Copy out all lines where "origin" appears.

» Given records:
========================
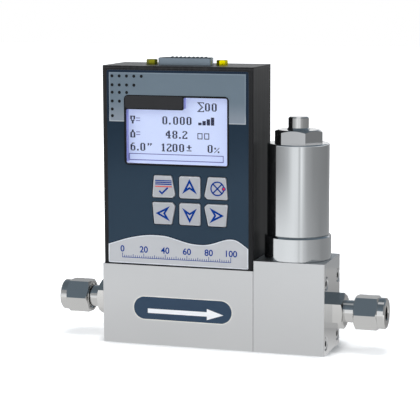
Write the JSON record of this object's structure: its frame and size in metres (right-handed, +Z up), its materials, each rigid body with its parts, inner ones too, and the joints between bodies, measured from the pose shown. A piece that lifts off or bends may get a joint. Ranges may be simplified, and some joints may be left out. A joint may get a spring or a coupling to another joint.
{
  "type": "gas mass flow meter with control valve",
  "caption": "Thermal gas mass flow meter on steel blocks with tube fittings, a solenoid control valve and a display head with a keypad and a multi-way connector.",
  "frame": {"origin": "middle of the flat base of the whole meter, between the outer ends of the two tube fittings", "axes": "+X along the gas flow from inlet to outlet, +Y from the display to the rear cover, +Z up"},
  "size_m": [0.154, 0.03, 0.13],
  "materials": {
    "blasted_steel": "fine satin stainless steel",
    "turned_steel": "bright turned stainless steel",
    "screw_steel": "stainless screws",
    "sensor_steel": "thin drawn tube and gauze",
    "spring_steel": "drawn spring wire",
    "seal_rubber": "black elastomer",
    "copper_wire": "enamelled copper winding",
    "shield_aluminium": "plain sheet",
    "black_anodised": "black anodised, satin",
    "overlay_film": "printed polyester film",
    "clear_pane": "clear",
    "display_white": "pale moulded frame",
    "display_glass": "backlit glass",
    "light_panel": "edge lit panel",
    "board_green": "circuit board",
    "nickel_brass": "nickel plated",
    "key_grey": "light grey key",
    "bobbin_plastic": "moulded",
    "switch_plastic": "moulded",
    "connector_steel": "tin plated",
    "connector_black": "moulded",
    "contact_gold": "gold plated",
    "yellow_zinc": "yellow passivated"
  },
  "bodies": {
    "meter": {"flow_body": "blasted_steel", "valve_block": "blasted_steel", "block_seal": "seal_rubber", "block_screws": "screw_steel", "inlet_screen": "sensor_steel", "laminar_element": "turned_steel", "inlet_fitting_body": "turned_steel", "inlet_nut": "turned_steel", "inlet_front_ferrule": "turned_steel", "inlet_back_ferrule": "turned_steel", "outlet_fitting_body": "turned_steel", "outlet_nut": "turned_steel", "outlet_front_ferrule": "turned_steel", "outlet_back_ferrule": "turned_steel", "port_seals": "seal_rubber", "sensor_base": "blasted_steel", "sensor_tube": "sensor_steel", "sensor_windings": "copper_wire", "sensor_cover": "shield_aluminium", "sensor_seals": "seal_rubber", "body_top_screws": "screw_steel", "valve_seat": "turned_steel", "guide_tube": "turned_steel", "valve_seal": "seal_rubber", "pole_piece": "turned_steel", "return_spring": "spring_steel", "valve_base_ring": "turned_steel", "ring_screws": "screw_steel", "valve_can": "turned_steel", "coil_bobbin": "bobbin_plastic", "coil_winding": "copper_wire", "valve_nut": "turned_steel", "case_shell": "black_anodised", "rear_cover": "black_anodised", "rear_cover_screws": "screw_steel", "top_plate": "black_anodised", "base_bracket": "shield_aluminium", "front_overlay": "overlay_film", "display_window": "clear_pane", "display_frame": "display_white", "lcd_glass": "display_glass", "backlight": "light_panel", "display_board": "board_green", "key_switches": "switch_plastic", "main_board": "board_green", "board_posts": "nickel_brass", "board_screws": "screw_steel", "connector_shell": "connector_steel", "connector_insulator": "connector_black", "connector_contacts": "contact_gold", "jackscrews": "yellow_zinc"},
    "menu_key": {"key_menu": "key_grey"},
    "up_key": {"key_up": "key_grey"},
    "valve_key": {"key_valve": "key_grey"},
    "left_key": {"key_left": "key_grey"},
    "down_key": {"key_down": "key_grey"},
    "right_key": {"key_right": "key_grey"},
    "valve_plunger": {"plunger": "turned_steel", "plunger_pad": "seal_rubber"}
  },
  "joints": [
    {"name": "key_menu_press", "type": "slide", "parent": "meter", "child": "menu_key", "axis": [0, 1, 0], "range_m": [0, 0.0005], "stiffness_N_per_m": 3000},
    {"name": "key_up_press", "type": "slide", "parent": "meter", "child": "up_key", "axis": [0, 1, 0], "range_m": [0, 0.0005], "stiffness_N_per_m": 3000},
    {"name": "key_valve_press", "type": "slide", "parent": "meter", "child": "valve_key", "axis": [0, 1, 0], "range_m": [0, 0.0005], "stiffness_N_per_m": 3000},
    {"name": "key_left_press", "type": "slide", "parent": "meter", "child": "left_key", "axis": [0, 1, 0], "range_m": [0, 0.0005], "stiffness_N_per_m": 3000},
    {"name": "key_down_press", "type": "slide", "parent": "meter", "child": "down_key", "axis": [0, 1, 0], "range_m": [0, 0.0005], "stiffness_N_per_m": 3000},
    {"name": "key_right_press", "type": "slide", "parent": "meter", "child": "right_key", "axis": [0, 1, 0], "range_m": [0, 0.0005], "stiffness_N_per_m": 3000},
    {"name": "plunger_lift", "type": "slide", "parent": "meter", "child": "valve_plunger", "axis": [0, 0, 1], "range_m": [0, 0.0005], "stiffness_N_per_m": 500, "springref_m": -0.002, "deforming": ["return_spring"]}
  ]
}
========================
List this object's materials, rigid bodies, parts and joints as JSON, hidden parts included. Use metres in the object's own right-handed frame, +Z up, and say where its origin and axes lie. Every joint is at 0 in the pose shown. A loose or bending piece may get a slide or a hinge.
========================
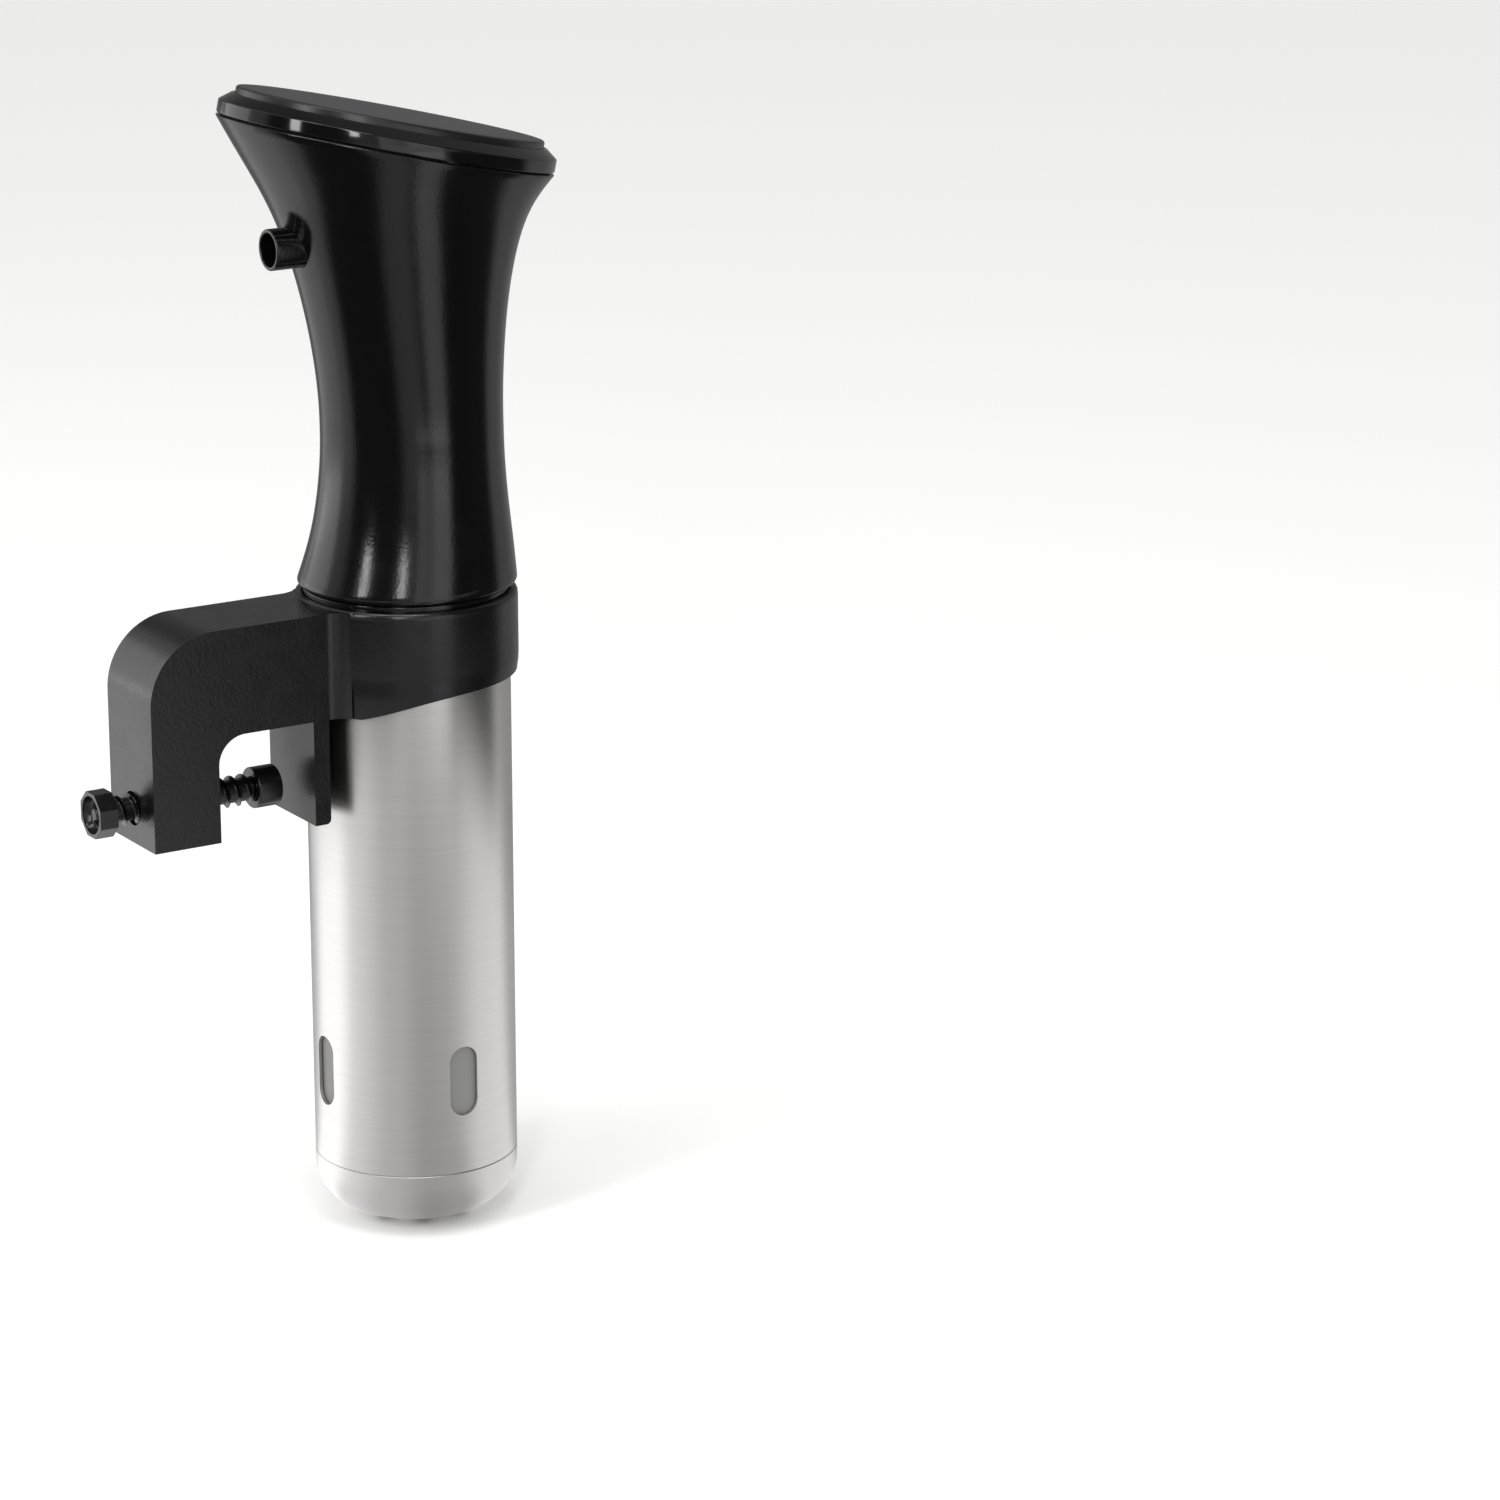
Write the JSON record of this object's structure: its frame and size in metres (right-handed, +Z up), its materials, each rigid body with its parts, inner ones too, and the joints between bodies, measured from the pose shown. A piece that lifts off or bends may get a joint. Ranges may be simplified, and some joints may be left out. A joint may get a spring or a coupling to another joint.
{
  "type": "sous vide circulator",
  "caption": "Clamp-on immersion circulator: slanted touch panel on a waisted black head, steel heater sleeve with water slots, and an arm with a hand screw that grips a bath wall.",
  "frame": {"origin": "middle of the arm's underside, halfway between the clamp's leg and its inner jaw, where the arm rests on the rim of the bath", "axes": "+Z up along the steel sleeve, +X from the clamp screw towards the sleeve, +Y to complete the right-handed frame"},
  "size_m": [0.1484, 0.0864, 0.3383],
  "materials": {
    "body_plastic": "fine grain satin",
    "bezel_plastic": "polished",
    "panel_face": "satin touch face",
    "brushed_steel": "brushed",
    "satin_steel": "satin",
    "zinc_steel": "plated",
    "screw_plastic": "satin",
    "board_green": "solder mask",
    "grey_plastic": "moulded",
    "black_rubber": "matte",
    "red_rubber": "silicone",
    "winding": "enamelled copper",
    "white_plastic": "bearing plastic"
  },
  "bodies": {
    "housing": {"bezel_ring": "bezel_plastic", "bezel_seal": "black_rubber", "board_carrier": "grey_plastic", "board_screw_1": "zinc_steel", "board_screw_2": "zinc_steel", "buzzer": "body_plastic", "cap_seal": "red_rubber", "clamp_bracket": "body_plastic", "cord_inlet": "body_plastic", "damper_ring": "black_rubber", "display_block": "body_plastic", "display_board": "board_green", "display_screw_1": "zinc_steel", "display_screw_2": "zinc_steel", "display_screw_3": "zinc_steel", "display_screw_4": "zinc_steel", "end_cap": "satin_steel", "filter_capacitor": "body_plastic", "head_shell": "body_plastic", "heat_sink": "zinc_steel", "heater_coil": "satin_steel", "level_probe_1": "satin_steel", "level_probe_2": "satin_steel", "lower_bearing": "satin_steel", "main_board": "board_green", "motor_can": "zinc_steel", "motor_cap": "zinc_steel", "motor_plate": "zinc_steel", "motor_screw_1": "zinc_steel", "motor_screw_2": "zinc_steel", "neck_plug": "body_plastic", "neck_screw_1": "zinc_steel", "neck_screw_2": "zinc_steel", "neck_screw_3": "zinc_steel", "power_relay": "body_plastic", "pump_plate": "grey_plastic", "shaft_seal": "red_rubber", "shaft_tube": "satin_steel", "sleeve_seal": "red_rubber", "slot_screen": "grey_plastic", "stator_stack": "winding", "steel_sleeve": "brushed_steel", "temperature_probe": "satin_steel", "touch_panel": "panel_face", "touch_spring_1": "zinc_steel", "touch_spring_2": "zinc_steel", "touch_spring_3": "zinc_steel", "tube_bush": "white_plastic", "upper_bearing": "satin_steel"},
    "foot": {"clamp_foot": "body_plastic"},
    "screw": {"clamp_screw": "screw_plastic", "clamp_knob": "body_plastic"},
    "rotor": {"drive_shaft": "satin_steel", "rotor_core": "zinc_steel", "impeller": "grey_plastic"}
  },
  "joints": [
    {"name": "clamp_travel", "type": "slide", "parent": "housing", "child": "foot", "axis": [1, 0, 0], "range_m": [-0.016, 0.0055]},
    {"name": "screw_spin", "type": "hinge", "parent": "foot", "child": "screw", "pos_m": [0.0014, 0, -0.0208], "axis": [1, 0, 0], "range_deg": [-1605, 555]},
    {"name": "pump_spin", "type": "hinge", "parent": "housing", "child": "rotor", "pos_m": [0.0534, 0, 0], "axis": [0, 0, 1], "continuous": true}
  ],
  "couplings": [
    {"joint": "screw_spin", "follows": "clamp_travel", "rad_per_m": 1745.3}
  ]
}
========================
» Complete response:
  "frame": {"origin": "middle of the flat base of the whole meter, between the outer ends of the two tube fittings", "axes": "+X along the gas flow from inlet to outlet, +Y from the display to the rear cover, +Z up"},
List this object's materials, rigid bodies, parts and joints as JSON, hidden parts included. Use metres in the object's own right-handed frame, +Z up, and say where its origin and axes lie. Every joint is at 0 in the pose shown. A loose or bending piece may get a slide or a hinge.
  "frame": {"origin": "middle of the arm's underside, halfway between the clamp's leg and its inner jaw, where the arm rests on the rim of the bath", "axes": "+Z up along the steel sleeve, +X from the clamp screw towards the sleeve, +Y to complete the right-handed frame"},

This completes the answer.